Recorded information:
▬▬▬

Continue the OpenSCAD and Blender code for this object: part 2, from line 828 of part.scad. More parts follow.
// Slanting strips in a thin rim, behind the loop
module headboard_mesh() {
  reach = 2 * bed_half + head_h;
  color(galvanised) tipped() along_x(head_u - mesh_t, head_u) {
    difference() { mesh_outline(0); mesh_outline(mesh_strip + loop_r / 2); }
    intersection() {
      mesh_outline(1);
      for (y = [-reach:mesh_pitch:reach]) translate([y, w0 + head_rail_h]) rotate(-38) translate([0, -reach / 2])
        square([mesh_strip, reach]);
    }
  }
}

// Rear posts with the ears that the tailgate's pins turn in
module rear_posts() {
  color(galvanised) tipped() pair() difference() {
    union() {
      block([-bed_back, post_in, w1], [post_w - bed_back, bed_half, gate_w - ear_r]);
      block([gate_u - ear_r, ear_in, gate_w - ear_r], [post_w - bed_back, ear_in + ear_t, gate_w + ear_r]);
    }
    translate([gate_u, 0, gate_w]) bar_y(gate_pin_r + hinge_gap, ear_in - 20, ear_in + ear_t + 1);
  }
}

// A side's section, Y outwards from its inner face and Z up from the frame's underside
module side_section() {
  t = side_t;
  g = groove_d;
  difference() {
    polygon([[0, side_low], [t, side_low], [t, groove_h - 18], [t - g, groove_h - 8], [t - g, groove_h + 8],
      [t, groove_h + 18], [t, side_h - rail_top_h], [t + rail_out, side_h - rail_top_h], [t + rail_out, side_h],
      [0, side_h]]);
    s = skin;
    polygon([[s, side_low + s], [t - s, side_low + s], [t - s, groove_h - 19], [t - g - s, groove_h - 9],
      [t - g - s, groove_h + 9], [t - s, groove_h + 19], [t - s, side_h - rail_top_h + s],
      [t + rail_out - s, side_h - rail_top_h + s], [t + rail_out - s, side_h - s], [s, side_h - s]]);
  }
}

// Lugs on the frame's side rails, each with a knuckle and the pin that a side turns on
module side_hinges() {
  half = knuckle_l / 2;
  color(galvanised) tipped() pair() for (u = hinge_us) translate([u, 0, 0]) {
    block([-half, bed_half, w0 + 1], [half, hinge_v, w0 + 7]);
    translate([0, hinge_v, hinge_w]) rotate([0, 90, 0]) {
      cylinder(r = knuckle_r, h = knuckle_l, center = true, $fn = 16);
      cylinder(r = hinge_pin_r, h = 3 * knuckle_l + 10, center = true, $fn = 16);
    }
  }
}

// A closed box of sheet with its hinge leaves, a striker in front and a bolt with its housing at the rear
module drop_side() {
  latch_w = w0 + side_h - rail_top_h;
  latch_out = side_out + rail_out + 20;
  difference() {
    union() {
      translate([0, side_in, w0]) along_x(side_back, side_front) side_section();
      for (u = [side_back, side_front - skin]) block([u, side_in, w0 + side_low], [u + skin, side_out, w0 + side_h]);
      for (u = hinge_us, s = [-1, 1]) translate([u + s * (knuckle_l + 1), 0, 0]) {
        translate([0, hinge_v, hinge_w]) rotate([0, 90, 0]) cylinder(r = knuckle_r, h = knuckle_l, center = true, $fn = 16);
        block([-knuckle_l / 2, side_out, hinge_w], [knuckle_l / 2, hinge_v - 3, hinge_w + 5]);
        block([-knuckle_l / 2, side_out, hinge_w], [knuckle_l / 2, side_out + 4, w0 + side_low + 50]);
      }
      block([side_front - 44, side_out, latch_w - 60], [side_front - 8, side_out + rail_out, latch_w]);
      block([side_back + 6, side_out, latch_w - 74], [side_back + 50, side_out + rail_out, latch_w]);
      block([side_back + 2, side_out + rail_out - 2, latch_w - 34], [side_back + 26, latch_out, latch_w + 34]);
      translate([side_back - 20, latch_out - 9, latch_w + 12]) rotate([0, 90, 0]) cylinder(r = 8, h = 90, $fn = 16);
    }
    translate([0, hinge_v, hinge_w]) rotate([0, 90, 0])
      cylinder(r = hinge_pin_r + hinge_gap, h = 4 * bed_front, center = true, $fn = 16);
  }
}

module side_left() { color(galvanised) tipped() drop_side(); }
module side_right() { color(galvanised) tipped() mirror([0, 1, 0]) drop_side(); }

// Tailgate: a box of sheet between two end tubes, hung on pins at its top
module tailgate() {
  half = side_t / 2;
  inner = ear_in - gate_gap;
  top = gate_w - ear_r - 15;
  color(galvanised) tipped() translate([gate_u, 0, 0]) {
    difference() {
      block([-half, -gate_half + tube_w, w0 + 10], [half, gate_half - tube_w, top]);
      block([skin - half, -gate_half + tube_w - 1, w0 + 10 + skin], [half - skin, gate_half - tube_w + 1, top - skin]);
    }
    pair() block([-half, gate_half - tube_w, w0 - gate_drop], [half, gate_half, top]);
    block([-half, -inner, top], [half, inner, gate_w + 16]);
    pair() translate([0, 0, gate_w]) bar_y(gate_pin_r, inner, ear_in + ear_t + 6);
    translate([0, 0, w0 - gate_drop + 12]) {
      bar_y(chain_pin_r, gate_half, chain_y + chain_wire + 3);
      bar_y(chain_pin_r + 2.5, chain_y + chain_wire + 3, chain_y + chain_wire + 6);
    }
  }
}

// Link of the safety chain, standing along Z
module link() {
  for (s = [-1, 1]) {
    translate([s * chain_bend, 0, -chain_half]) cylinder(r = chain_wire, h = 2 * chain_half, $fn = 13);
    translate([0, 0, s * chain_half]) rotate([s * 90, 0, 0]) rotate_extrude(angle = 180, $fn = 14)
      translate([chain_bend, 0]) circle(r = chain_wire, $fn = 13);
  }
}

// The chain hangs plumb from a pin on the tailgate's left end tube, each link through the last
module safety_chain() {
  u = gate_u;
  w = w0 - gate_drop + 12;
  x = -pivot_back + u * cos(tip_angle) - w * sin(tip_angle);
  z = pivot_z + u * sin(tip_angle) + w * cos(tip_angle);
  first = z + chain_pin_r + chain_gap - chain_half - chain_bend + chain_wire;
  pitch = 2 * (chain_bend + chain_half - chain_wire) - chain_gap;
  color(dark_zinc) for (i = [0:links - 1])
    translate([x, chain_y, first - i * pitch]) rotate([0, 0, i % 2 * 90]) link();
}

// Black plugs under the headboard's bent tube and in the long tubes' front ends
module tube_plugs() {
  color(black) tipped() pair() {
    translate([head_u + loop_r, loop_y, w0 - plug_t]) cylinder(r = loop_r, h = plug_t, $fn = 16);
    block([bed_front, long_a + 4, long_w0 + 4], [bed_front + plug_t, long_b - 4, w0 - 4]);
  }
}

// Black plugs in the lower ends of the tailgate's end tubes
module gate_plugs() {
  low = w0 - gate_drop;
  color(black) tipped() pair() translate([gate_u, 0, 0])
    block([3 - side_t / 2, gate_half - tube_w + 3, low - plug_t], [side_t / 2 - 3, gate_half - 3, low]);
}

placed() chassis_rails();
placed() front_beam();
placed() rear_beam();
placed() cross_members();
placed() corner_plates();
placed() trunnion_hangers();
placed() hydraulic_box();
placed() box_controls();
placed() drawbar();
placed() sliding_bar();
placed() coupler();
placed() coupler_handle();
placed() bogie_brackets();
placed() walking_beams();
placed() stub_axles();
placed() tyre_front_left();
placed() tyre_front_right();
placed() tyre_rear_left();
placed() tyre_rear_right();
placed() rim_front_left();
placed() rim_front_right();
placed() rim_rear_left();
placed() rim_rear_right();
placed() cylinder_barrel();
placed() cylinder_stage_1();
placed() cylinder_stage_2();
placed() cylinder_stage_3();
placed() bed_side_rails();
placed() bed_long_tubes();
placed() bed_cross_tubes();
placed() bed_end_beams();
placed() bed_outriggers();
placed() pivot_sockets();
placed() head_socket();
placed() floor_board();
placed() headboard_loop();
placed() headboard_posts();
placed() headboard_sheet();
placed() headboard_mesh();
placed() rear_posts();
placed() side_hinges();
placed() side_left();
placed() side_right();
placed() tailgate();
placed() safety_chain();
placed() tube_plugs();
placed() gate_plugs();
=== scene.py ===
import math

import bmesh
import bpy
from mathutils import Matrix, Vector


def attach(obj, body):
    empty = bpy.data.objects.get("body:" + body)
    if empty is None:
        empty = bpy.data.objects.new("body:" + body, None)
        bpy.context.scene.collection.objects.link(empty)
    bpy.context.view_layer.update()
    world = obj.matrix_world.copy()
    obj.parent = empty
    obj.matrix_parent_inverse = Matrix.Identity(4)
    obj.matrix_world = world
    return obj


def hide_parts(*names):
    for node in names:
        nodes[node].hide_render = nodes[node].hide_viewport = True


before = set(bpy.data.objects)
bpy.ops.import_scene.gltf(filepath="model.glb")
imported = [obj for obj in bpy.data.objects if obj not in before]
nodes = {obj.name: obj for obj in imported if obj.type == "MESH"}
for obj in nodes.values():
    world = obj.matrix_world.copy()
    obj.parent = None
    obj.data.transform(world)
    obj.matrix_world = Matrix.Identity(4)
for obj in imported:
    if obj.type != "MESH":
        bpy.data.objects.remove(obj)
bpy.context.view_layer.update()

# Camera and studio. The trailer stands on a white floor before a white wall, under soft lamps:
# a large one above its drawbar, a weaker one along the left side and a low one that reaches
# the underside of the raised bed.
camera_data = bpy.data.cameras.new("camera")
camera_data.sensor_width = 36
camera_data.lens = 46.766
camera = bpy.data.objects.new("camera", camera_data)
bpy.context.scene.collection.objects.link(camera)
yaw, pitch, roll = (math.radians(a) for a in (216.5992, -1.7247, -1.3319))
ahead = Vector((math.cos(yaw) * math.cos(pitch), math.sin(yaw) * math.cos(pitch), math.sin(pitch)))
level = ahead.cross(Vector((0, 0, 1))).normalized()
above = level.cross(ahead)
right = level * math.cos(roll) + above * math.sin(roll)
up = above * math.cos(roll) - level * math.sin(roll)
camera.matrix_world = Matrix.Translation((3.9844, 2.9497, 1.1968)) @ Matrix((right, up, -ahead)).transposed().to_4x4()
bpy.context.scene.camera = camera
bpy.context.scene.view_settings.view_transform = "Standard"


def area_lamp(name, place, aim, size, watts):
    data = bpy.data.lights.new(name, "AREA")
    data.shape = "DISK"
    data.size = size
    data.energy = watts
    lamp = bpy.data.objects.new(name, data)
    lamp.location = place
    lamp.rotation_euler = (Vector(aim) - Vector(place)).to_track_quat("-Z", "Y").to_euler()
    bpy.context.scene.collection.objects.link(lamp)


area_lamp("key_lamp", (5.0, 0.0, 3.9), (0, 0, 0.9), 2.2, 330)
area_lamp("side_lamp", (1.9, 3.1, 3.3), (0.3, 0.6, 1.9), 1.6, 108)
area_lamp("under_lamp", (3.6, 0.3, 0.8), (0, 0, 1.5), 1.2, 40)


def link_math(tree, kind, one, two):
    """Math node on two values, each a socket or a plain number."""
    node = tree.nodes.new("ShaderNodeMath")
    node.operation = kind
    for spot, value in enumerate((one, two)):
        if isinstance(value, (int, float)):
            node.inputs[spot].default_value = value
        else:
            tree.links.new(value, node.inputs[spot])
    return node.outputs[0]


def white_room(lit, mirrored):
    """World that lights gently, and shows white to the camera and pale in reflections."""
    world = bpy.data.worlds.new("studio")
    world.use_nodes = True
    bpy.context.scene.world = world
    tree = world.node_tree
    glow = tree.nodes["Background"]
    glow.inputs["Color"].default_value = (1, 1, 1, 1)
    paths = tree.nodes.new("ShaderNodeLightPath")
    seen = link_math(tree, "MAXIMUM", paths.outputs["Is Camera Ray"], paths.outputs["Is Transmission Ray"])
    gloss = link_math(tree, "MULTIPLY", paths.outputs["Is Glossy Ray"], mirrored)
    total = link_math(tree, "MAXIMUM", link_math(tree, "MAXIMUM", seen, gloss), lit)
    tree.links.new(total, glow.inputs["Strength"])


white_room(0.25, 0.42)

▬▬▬

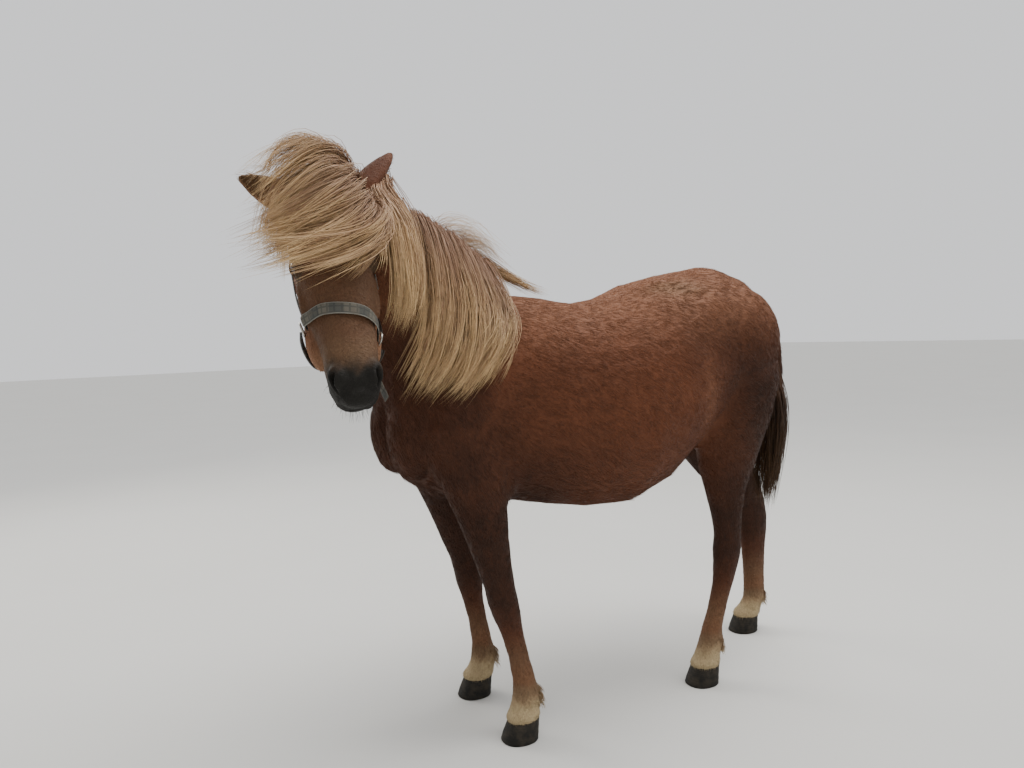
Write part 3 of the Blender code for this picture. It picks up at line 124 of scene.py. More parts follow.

▬▬▬

What to work on:
Exactly the lines from the line with "placed() chassis_rails();" to the line with "imported = [obj", both included, are to be extracted, and no others.

Full answer:
placed() chassis_rails();
placed() front_beam();
placed() rear_beam();
placed() cross_members();
placed() corner_plates();
placed() trunnion_hangers();
placed() hydraulic_box();
placed() box_controls();
placed() drawbar();
placed() sliding_bar();
placed() coupler();
placed() coupler_handle();
placed() bogie_brackets();
placed() walking_beams();
placed() stub_axles();
placed() tyre_front_left();
placed() tyre_front_right();
placed() tyre_rear_left();
placed() tyre_rear_right();
placed() rim_front_left();
placed() rim_front_right();
placed() rim_rear_left();
placed() rim_rear_right();
placed() cylinder_barrel();
placed() cylinder_stage_1();
placed() cylinder_stage_2();
placed() cylinder_stage_3();
placed() bed_side_rails();
placed() bed_long_tubes();
placed() bed_cross_tubes();
placed() bed_end_beams();
placed() bed_outriggers();
placed() pivot_sockets();
placed() head_socket();
placed() floor_board();
placed() headboard_loop();
placed() headboard_posts();
placed() headboard_sheet();
placed() headboard_mesh();
placed() rear_posts();
placed() side_hinges();
placed() side_left();
placed() side_right();
placed() tailgate();
placed() safety_chain();
placed() tube_plugs();
placed() gate_plugs();
=== scene.py ===
import math

import bmesh
import bpy
from mathutils import Matrix, Vector


def attach(obj, body):
    empty = bpy.data.objects.get("body:" + body)
    if empty is None:
        empty = bpy.data.objects.new("body:" + body, None)
        bpy.context.scene.collection.objects.link(empty)
    bpy.context.view_layer.update()
    world = obj.matrix_world.copy()
    obj.parent = empty
    obj.matrix_parent_inverse = Matrix.Identity(4)
    obj.matrix_world = world
    return obj


def hide_parts(*names):
    for node in names:
        nodes[node].hide_render = nodes[node].hide_viewport = True


before = set(bpy.data.objects)
bpy.ops.import_scene.gltf(filepath="model.glb")
imported = [obj for obj in bpy.data.objects if obj not in before]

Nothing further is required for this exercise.